Un fort sentiment de culpabilité
Ils confient aussi le sentiment de honte de ne pas avoir réussi à conserver un logement. « On a presque l’impression qu’on a commis un crime juste parce qu’on n’arrive pas à payer son loyer », estime Frédéric, qui s’est replié sur lui, au point de refuser l’aide de sa famille. « L’expulsion, c’est un assassinat, on ne s’en relève pas », déclare de son côté Anna. Sylviane confie d’ailleurs avoir eu des pensées suicidaires : « J’ai eu envie de me pendre ». « Un toit c’est la dignité », résume Valérie qui raconte aussi la « désertification de son réseau social », avant et après son expulsion.
Avec pudeur, le documentaire s’attache aussi à décrire lles conditions très précaires dans lesquels les expulsés vivent ensuite, après avoir fait le deuil de leurs affaires. Frédéric a connu les nuits dans sa voiture, Paulo, Magali et leurs enfants ont été ballottés chez plusieurs membres de leur famille, avant de trouver une place dans un centre d’hébergement social. « On vit dans 26 m2 à 4. On est vite oppressé », confie Paulo. Sylviane, hébergée par un ami se qualifie quant à elle, de « SDF de luxe ». De son côté, Yves, à 71 ans, confie dormir à l’hôtel, dans sa voiture, parfois dans une gare ou un aéroport.
Leur situation ne s’est pas améliorée après le tournage
Pourtant, tous ont fait des demandes de logements sociaux et certains ont été même reconnusprioritaires Dalo. « J’ai écrit à sept maires différents », indique Zakaria, qui vit avec sa famille dans un deux-pièces insalubre. Mais il n’a obtenu aucune proposition. Tout comme Yves qui désespère : « Je risque d’être décédé avant d’obtenir un logement social ». Tous butent sur l’insuffisance du parc public. Le documentaire se voulant clairement engagé, la voix de la réalisatrice souligne qu'« une ville sur trois est hors la loi » concernant son obligation de construire 20 % de HLM.

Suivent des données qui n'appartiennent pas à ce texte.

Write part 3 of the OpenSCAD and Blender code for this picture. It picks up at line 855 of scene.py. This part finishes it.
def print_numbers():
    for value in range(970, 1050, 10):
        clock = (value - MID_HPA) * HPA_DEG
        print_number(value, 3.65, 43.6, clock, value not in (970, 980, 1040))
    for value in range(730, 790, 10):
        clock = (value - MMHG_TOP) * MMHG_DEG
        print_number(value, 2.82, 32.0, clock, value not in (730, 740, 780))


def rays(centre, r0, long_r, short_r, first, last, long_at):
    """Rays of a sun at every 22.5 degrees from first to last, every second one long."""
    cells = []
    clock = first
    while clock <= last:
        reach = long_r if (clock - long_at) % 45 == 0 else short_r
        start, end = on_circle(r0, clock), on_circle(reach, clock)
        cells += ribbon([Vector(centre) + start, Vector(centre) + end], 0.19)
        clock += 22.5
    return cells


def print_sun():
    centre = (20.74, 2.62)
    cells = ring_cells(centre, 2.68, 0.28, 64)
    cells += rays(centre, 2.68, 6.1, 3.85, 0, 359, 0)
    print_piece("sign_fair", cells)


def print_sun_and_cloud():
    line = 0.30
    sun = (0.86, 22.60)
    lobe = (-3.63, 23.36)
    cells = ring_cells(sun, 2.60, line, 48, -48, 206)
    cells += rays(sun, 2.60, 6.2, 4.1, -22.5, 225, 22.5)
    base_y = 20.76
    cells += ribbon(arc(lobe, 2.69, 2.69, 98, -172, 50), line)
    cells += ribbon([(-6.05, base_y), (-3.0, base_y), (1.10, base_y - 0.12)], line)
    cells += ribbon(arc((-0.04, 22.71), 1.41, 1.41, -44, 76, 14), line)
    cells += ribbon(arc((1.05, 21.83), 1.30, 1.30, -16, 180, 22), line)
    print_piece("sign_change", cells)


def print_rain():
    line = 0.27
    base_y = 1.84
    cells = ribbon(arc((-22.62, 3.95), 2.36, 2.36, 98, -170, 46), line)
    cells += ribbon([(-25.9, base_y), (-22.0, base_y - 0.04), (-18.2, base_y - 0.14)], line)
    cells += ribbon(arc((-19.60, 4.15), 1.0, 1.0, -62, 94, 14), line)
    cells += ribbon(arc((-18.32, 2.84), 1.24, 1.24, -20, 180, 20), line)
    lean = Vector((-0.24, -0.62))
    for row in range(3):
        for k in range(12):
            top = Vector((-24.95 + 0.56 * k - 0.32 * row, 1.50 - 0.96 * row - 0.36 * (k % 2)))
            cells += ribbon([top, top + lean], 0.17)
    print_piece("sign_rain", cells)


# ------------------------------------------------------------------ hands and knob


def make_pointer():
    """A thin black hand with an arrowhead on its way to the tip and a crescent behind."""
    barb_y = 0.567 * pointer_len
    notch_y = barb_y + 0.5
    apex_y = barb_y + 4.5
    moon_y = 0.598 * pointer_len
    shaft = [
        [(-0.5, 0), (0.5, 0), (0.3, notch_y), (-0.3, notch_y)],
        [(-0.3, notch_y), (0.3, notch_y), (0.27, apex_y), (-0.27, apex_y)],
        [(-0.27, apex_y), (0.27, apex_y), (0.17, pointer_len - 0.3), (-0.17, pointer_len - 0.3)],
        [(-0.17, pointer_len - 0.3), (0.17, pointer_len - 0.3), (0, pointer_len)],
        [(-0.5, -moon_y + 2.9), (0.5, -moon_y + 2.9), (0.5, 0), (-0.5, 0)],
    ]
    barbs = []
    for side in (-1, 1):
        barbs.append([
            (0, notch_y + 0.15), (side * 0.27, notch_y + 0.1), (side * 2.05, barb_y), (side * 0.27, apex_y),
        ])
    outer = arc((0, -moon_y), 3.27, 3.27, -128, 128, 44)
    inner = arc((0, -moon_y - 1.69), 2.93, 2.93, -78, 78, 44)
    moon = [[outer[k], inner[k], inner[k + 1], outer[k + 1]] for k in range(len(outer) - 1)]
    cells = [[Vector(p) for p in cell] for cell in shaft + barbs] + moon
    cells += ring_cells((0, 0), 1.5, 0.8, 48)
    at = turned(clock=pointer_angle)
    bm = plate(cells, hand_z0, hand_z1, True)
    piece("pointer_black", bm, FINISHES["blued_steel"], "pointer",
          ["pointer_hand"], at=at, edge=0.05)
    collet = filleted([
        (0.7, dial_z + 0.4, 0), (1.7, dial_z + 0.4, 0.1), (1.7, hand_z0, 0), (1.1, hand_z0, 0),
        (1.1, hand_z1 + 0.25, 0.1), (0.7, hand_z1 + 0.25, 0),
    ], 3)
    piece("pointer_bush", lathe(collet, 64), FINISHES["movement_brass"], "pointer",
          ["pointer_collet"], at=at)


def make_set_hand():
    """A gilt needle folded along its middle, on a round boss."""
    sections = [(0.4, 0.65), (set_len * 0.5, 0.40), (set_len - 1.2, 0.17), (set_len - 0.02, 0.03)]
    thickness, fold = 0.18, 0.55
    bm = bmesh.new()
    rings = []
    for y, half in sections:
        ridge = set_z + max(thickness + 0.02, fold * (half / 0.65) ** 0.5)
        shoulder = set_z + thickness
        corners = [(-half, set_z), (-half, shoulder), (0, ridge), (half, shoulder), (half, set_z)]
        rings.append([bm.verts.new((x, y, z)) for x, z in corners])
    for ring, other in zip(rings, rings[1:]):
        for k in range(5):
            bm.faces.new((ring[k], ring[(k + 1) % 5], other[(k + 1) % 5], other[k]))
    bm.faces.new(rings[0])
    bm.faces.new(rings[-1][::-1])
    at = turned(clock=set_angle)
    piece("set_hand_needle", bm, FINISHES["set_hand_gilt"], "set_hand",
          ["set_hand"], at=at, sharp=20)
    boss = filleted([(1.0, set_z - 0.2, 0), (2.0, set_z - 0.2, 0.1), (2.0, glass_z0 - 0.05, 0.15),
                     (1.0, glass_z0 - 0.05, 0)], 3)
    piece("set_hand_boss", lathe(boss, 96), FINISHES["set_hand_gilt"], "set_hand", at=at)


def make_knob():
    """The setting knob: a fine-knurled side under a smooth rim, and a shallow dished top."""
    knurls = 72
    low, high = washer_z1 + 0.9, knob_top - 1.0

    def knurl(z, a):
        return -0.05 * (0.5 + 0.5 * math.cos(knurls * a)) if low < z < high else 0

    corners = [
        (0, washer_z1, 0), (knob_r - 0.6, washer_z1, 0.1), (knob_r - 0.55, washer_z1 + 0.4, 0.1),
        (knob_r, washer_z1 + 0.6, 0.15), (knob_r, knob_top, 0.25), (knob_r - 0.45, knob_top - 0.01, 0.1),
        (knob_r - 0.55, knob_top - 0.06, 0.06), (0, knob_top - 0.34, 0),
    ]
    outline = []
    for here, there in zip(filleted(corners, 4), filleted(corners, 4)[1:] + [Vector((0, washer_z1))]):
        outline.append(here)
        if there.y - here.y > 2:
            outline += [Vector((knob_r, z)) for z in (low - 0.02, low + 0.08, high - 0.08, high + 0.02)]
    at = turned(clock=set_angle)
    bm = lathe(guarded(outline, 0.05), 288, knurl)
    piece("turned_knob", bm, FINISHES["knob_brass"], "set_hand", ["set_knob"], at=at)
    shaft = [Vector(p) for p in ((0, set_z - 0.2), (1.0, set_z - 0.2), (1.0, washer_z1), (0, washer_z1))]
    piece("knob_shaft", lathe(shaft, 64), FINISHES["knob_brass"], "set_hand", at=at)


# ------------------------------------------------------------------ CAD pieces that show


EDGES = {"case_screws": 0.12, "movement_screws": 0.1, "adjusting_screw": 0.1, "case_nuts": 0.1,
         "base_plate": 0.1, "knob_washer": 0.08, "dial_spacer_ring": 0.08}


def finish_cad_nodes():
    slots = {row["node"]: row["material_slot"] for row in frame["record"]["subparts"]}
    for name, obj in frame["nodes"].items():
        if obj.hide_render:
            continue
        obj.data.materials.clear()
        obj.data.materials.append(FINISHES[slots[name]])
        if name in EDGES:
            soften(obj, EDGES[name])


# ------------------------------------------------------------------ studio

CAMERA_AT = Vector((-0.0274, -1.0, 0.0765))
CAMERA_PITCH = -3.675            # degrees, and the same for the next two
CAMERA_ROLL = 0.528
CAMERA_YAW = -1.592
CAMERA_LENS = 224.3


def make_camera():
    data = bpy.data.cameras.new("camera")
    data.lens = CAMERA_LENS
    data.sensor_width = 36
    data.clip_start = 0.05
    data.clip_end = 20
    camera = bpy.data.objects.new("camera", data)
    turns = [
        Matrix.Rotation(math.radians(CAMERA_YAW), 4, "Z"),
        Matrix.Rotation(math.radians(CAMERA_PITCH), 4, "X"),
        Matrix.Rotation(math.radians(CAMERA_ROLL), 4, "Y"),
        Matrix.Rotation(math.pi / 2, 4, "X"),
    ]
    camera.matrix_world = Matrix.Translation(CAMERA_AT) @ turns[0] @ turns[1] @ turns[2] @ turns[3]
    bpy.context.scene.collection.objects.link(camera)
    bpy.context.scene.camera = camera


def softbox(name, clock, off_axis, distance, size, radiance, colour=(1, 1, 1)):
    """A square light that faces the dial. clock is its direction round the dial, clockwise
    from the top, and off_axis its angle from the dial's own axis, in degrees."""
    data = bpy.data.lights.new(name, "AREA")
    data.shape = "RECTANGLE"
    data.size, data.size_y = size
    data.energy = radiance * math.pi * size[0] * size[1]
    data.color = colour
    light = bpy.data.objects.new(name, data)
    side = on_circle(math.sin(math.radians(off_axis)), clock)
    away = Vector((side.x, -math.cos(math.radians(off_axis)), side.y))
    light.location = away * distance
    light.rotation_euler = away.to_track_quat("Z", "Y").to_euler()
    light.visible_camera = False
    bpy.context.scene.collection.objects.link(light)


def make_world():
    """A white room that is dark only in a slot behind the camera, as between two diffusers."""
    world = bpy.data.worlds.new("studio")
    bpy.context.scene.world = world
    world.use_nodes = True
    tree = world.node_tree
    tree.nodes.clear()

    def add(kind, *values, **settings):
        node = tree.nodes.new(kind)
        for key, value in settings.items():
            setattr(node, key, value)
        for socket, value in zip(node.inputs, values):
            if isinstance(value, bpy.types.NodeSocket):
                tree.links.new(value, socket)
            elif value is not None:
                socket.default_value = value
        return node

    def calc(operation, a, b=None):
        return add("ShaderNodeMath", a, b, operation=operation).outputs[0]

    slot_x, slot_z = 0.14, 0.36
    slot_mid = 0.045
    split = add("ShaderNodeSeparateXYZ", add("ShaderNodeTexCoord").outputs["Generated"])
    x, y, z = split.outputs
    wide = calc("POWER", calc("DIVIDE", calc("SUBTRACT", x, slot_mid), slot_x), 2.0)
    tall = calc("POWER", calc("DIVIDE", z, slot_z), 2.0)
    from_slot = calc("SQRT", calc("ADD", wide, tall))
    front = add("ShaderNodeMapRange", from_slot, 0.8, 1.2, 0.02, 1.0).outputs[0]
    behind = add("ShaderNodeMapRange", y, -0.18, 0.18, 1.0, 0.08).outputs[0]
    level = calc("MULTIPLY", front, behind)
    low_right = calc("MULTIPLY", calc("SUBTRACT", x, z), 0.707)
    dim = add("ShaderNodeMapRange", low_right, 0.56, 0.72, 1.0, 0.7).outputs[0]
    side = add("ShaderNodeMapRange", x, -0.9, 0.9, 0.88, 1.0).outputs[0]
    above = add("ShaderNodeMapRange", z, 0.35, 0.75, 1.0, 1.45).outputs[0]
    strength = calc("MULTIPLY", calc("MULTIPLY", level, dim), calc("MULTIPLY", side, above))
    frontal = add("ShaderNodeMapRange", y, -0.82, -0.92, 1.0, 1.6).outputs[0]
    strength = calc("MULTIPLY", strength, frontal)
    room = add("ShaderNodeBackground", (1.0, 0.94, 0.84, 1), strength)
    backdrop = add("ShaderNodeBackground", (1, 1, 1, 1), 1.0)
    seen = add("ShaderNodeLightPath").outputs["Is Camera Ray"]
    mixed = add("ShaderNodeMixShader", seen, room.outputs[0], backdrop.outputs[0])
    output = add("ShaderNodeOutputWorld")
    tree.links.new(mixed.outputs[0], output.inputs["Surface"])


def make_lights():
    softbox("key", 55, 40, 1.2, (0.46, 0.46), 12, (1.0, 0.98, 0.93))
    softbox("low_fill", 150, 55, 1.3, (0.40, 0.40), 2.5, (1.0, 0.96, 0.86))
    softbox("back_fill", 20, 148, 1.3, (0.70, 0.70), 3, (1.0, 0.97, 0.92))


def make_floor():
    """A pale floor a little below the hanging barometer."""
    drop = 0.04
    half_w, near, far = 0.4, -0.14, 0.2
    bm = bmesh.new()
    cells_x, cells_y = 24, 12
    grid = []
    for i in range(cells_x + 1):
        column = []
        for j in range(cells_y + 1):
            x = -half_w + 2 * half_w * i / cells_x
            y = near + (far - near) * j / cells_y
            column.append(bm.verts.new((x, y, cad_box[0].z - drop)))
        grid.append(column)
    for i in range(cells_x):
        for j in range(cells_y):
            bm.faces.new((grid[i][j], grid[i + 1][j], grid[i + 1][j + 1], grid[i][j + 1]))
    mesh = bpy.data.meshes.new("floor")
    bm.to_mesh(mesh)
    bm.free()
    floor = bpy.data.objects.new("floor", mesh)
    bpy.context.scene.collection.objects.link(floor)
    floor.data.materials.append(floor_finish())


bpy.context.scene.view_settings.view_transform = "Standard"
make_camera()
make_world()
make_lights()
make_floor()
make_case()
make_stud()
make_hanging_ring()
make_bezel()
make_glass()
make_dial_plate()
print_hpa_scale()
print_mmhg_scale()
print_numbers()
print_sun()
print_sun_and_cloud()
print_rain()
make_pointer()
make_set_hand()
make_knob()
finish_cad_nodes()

Ce film bouleversant a demandé six mois de préparation à la réalisatrice pour trouver les témoins (via des associations, des militants et des avocats) et les mettre en confiance. « J’ai découvert une réalité à peine croyable car on n’imagine pas la vie qu’ils avaient avant », explique-t-elle à 20 Minutes. Si la plupart des témoins avaient tendance à cacher leur situation à leur entourage auparavant, le fait de témoigner leur a permis de trouver une forme d’apaisement : « Ma parole s’est libérée, cela m’a permis de rompre avec le sentiment de culpabilité qui m’habitait », nous confie Ana. « C’est la rage qui est née de ce qui m’est arrivé qui m’a poussé à témoigner. Je voulais que le grand public connaisse la vérité de nos situations », explique de son côté Yves.
Depuis le tournage, la situation ne s'est malheureusement pas arrangée « Seul point positif : Frédéric a retrouvé du boulot », informe Karine Dusfour. « Mais j’espère que la diffusion du documentaire sur France 2 aura un impact positif sur eux », lance-t-elle. Nous aussi.
*Le documentaire est produit par Morgane Production. Il sera diffusé dans la case Infrarouge à 23h10 et disponible 30 jours en replay sur pluzz.